At that point, everyone in the room knew that the demonstrators had gone much too far. Several Democratic legislators stood up and appealed to the chair for leniency with, assurances that there would be no more disruptions. There were none. The debate proceeded respectfully, and in the end, half of the Republicans (rattled by a gallery full of ill-mannered teachers) bailed on the bill and joined the Democrats in a 24-76 thumping of alternative teacher certification. The process proceeded democratically, and I accepted the outcome.
That was 2007, but we live in a very different time today. Compare that event with the 100 supporters of Rep. Zooey Zephyr who literally shut down the House of Representatives and had to be dragged off by law enforcement. No manner of gaveling by Speaker Matt Regier would calm them down. They were there for the express purpose of stopping government from functioning. Understand, this was not a spontaneous thing. One hundred people don’t show up in the gallery and over 200 on the Capitol steps, with large signs and well-rehearsed chants, by happenstance.

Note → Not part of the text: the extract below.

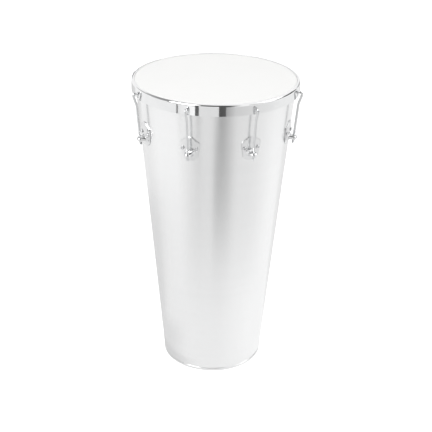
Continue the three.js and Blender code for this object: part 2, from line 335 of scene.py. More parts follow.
# %% Cards that the hoop shows
HOOP_REACH, ON_FLOOR = (1.5, 3.2), (0.001, 0.001)
hoop_cards = (
    ("bar_front", (0.3, 9.3), (0.08, 0.11)),
    ("bar_left", (-30.2, -25.2), (0.12, 0.12)),
    ("line_left", (-55.6, -53.4), (0.2, 0.2)),
    ("glow_left", (-53.4, -30.2), (0.86, 1.1)),
    ("grey_middle", (-25.2, 0.3), (0.82, 0.8)),
    ("grey_right", (9.3, 21), (0.4, 0.64)),
    ("grey_far_right", (21, 88), (0.66, 0.93)),
    ("grey_left", (-140, -55.6), (0.98, 0.93)),
    ("grey_back_right", (88, 158), (0.94, 0.9)),
    ("bar_back", (158, 166), (0.1, 0.14)),
    ("grey_back", (166, 220), (0.5, 0.8)))
for name, sides, greys in hoop_cards:
    card(name, sides, HOOP_REACH, ON_FLOOR, greys)
print("cards for the hoop", len(hoop_cards))

# %% [markdown]
# The shell looks at the floor much nearer, its lower part nearest. These cards have soft sides, as the
# shell's shading has, and they darken its middle, its sides and its foot. The two cards at the foot
# are painted shadow: the drum's shadow on the floor, which reflections of the plain white floor lack.
# Where two of them overlap, one lies a little higher than the other.

# %% Cards that the shell shows
shell_cards = (
    ("shade_wide", (-62, 105), (0.3, 1.5), 0.001, (0.72, 0.86), (30, 55), 0.5),
    ("shade_core", (-10, 33), (0.5, 1.15), 0.002, (0.37, 0.63), (9, 20), 0.5),
    ("shade_core_far", (-9, 32), (1.15, 1.5), 0.002, (0.5, 0.7), (9, 20), 0),
    ("shade_low", (-110, 70), (0.119, 0.9), 0.0005, (0.9, 0.9), (30, 80), 0),
    ("shade_left_back", (-190, -75), (0.119, 0.9), 0.0015, (0.72, 0.76), (10, 45), 0),
    # painted shadow: the drum's shadow on the floor beside its foot, as the shell reflects it
    ("shade_foot_left", (-160, -40), (0.119, 0.24), 0.002, (0.72, 0.8), (20, 40), 0),
    ("shade_foot_edge", (-160, -15), (0.119, 0.143), 0.0025, (0.58, 0.76), (20, 45), 0),
    ("shade_left_far", (-190, -95), (0.9, 1.5), 0.0015, (0.84, 0.88), (10, 35), 0),
    ("shade_right_back", (115, 190), (0.119, 1.5), 0.0012, (0.86, 0.76), (20, 10), 0),
    ("shade_back_core", (152, 196), (0.4, 1.5), 0.0025, (0.4, 0.62), (9, 20), 0.4))
for name, sides, reach, height, greys, soft, soft_near in shell_cards:
    card(name, sides, reach, (height, height), greys, soft, soft_near)
print("cards for the shell", len(shell_cards))

# %% [markdown]
# The hoop's outer bend turns upward, so it shows what stands round the room and the ceiling over it.
# The dark walls and ceilings here draw the thin dark line round the head, and the two figures carry
# the floor's dark bars up into it. The ledges of the lugs look outward too: the three flags stand
# where the ledges show them and the rest of the drum hardly does.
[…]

No, this was a well-planned and orchestrated assault on the state House of Representatives, with the full knowledge and support of Zephyr, and possibly a number of her Democratic colleagues. How do we know this? For one thing, because Zephyr stood on the floor, facing the screaming mob, saluting them with her microphone. And what about the 31 other Democrats, still standing by their seats, passively watching the spectacle after the Republicans left the chamber in disgust? Were they making any effort to quell the riot and restore order?
The Democrats in my day, saw to it that the misbehaving teachers showed some dignity and respect, so the business of the House could proceed. But the contrast between those days and now is striking. As of this writing, to my knowledge not a single Democratic legislator has condemned the travesty that took place that day.
We have also heard from this party, the deafening sounds of silence when confronted with the hate speech that Zephyr directed at people of faith. Consider her words: “I hope the next time there’s an invocation, when you bow your heads in prayer, you see the blood on your hands.”
Invocations are a time of solemn spiritual devotion, an appeal from one’s heart for help and guidance from our sovereign God. Can anyone doubt that Zephyr’s cutting remarks were intended to mock the Christians in the room, and in so doing, to mock their God? To label Republicans as essentially pious hypocrites?
A slip of the tongue? Hardly. To quote Zephyr, “I pick my words with precision and speak with clarity.” She knew what she was saying, and she meant every syllable – underscored by her later refusal to recant or apologize. It was those words that the disrupters were proudly standing behind, those words that her silent Democratic colleagues condoned. It’s called open season on Christians, and its real hypocrisy is only too apparent. Some of us have had enough.
One Christian, former state legislator Rick Jore, who served with me in 2007, put it this way: “In my view, the specific words of this young man [sic]… that are most offensive is the obvious intent to mock God and the solemnity of the privilege and act of prayer. It would be one thing to make the very serious claim that a vote on certain legislation would cause literal and ultimate “blood on the hands” of the legislator for that vote. (Interesting that they won’t make the same application for pro-abortion votes.) What must be recognized is that by making the statement in the context of an act of prayer to Almighty God, the accusation moves beyond the mere vote of the legislator to the object of the prayer and the source of just law.”
Can you imagine the uproar in the media if a conservative lawmaker and her supporters were guilty of anything approaching this? But conservatives — as respecters of individual conscience and individual faith — would never think those thoughts, let alone say those words or create that kind of mayhem.
We do indeed live in a time when widely accepted moral standards are now bifurcated, situationally and politically. We live in an age where murdering pillaging and burning down cities are “mostly peaceful protests,” where systemic racism is to blame, not the rioters. Where the responsibility for individual action — and individual sin — is shed by the individual and transferred to collective society with its collective guilt. A time when a Montana lawmaker can openly ridicule people’s Christian faith if they vote the wrong way, and instigate a riot that shuts down the legislature. Somehow, we are supposed to believe this is justified — and the disciplining of Zephyr meanspirited — solely because she is transgender and thus, by definition, not responsible for her actions in the same way that traditional, non-transitioning “straights” are.
Whatever happened to playing by the rules, which Zephyr committed to doing when she was sworn into office? Whatever happened to manners — or do manners and common decency only apply to one side of the political spectrum and one realm of religious faith?
Roger Koopman, of Bozeman, served two terms in the Montana House and two terms on the Montana Public Service Commission.